The AEF is targeting a fund size of $150 million, with a hard cap of $180 million, and aims for a first close by the end of 2025. It seeks investment from Adenia’s established network of impact investors, including multilateral DFIs such as the European Investment Bank, International Finance Corporation, DEG, Proparco, FMO, and Canada’s FinDev, as well as African pension funds, family offices, and other impact-focused entities. The fund will primarily invest in founder-led businesses with deal sizes ranging from $10 million to $25 million, avoiding overlap with Adenia’s larger $470 million Adenia Capital V fund.
Adenia’s expertise spans over 35 businesses across 20 industries, with 20 exits to date. The AEF will allow the firm to invest in smaller, founder-led companies in markets including Kenya, South Africa, francophone West Africa, and the Indian Ocean region. Promising sectors include retail, off-grid solar, light manufacturing, pharmaceuticals and healthcare, and distribution. Past successes, such as the acquisition of Kenya’s Quick Mart supermarket chain, illustrate Adenia’s capacity to grow and scale portfolio companies even in challenging market conditions.
Impact measurement remains a key focus for Adenia, with attention on quality of jobs, diversity, sustainable operations, and sector-specific outcomes such as food quality or clean energy provision. As a controlling investor, Adenia can reliably collect and monitor data, creating a “theory of change” for each investment to show how operational measures translate into impact.
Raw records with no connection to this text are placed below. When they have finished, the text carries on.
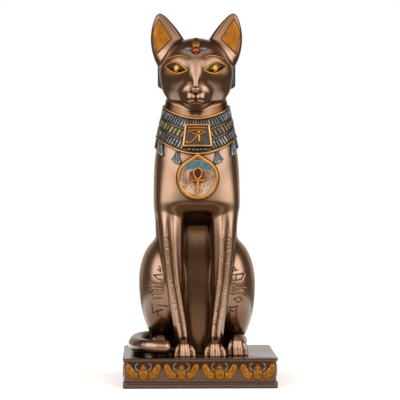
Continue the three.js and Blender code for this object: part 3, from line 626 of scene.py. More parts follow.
def bronze_finish(name, bright, rubbed_and_highlight, dark, rough, reach=0, coat=1.0, tail=False):
    """Cold-cast bronze, polished, with a dark wash in its hollows.

    With a reach it reads the notes of a shaped skin, paints shade where something is that near and where the skin
    notes it, and paints highlights on the legs' ridges.
    """
    shaped = reach > 0
    made = Finish(name, Coat_Roughness=0.1, Coat_IOR=1.6)
    patches = made.grain(60, 3, 0.6)
    fine = made.grain(900, 2, 0.5)
    wash = made.step(made.crevice(1.6), 0.4, 0.88, 1.0, 0.0)
    if shaped:
        deep = made.step(made.noted("hollow"), 0.25, 0.75)
        # The strokes' dark note, which also carries painted shade in the legs' ridge grooves.
        ink = made.noted("ink")
        wash = made.maths("MAXIMUM", made.maths("MAXIMUM", wash, deep), ink)
    wash = made.maths("MULTIPLY", wash, made.step(patches, 0.2, 0.75, 1.0, 0.85), True)
    base = made.mix(made.step(patches, 0.35, 0.7), value_of(bright), value_of(tuple(c * 0.86 for c in bright)))
    if shaped:
        crest = made.step(made.noted("crest"), 0.25, 0.8)
        base = made.mix(made.maths("MULTIPLY", crest, 0.5), base, value_of(rubbed_and_highlight))
        # Painted shade: darker, warmer bronze wherever something lies within reach, and where the skin notes shade.
        shade = made.maths("MAXIMUM", made.step(made.crevice(reach), 0.3, 0.9, 0.7, 0.0), made.noted("shade"))
        painted_shade_tone = (bright[0] * 0.26, bright[1] * 0.21, bright[2] * 0.17)
        base = made.mix(shade, base, value_of(painted_shade_tone))
        # Painted highlight: the legs' ridges take the lighter bronze, and are less metallic so they stay light from
        # any side.
        ridge = made.maths("MULTIPLY", made.noted("ridge"), 0.8)
        base = made.mix(ridge, base, value_of(rubbed_and_highlight))
    if tail:
        for place, half, colour in TAIL_BANDS:
            run = made.noted("tail_run")
            band = made.maths("MULTIPLY", made.step(run, place - half - 0.3, place - half + 0.1),
                              made.step(run, place + half - 0.1, place + half + 0.3, 1.0, 0.0))
            base = made.mix(made.maths("MULTIPLY", band, 0.9), base, value_of(colour))
    base = made.mix(wash, base, value_of(dark))
    made.set("Base Color", base)
    made.set("Metallic", made.step(ridge, 0.0, 0.8, 0.95, 0.7) if shaped else 0.95)
    # No coat where the wash and the painted shade lie.
    wash_and_painted_shade = made.maths("MAXIMUM", wash, shade) if shaped else wash
    made.set("Coat Weight", made.step(wash_and_painted_shade, 0.0, 0.6, coat, 0.0))
    made.set("Roughness", made.maths("ADD", made.step(wash, 0.0, 1.0, rough, 0.5),
                                     made.step(patches, 0.3, 0.8, -0.03, 0.05)))
    made.bump(fine, 0.06, 0.05)
    return made.material


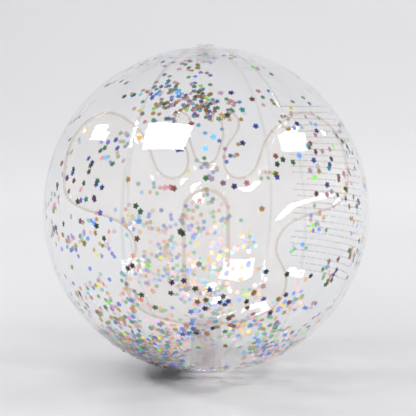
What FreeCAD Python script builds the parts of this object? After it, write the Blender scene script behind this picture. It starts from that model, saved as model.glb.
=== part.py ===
"""Inflatable clear beach ball with an inflated butterfly figure and loose star glitter inside.

Millimetres. +Z is up and the origin is the centre of the flat patch that the ball rests on.
The butterfly lies in the XZ plane and faces -Y. Each sub-part is written to parts/NODE.step.
"""
import FreeCAD
import Part
import math
import os
import random

from FreeCAD import Vector

# Ball
BALL_RADIUS = 175.0  # outside of the gores when blown up
FILM = 0.3  # thickness of the PVC film
WELD_GAP = 0.05  # room left between two films that are welded face to face
GORES = 6
SEAM_AZIMUTH = 3.0  # degrees from +X to the first seam
LAP_WIDTH = 4.0  # width of the lap weld along a seam
GORE_END_RADIUS = 34.0  # the gores stop this far from the axis, under the polar discs
CAP_RADIUS = 40.0  # polar discs
FOOT_RADIUS = 22.0  # patch that the ball's weight presses flat
SEAT_RADIUS = 18.0  # film that the top valve's flange holds flat

# Valves, both of one size
HOLE_RADIUS = 11.0  # hole in the polar disc
FLANGE_RADIUS = 17.0
FLANGE_THICKNESS = 0.8
SKIRT_INNER_RADIUS = 9.95
SKIRT_WALL = 0.8
RING_RADIUS = 9.9
RING_THICKNESS = 3.5
TUBE_RADIUS = 5.2
TUBE_LENGTH = 16.0
BORE_RADIUS = 3.15
HEAD_RADIUS = 9.8
HEAD_THICKNESS = 2.6
HEAD_EDGE = 0.6  # rounding of the plug's head
SHANK_RADIUS = 3.1
SHANK_LENGTH = 9.0
SHANK_TAPER = 0.8  # chamfer at the shank's tip
STRAP_INNER_RADIUS = 6.6
STRAP_OUTER_RADIUS = 8.2
STRAP_THICKNESS = 0.8
STRAP_START = 20.0  # degrees around the stem
STRAP_TURN = 180.0
STRAP_LEG = 18.0
FLAP_RADIUS = 4.6
FLAP_THICKNESS = 0.5
FLAP_HINGE_X = 6.2
FLAP_TAB_WIDTH = 5.0
TOP_PROUD = 3.0  # the top plug stands this far out of the film
BOTTOM_SUNK = 1.0  # the bottom plug lies this far inside the foot

# Butterfly
NECK_RADIUS = 17.4
NECK_TOP = 46.0
FIGURE_WELD = 2.5  # width of the weld around the figure
WING_DEPTH = 20.0  # how far each sheet bulges at the wings
BODY_DEPTH = 20.0  # and at the body
BODY_HALF_WIDTH = 24.0
BODY_TOP = 22.0  # heights from the ball's centre
BODY_BOTTOM = -92.0
BODY_WELD = 3.6
OUTLINE_SAMPLES = 160

# Right half of the figure's outline, as x and height from the ball's centre: from the neck round
# the lower wing, the upper wing and the antenna to the notch between the antennae.
HALF_OUTLINE = [
    (17, -126),
    (45, -121),
    (74, -108),
    (88, -84),
    (85, -61),
    (78, -46),
    (86, -21),
    (103, -10),
    (130, -1),
    (150, 12),
    (154, 42),
    (146, 74),
    (128, 97),
    (103, 106),
    (78, 94),
    (63, 76),
    (55, 53),
    (44, 38),
    (30, 37),
    (21, 50),
    (26, 72),
    (35, 86),
    (36, 98),
    (26, 106),
    (16, 98),
    (17, 84),
    (13, 66),
    (6, 53),
]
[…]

While approximately 75% of Adenia’s investor base holds impact mandates, the firm recognizes the need to better communicate its impact outcomes to the wider investment industry.
Overall, the Adenia Entrepreneurial Fund represents a strategic return to the firm’s roots of supporting smaller African enterprises, while maintaining a disciplined focus on both financial returns and measurable social and environmental impact.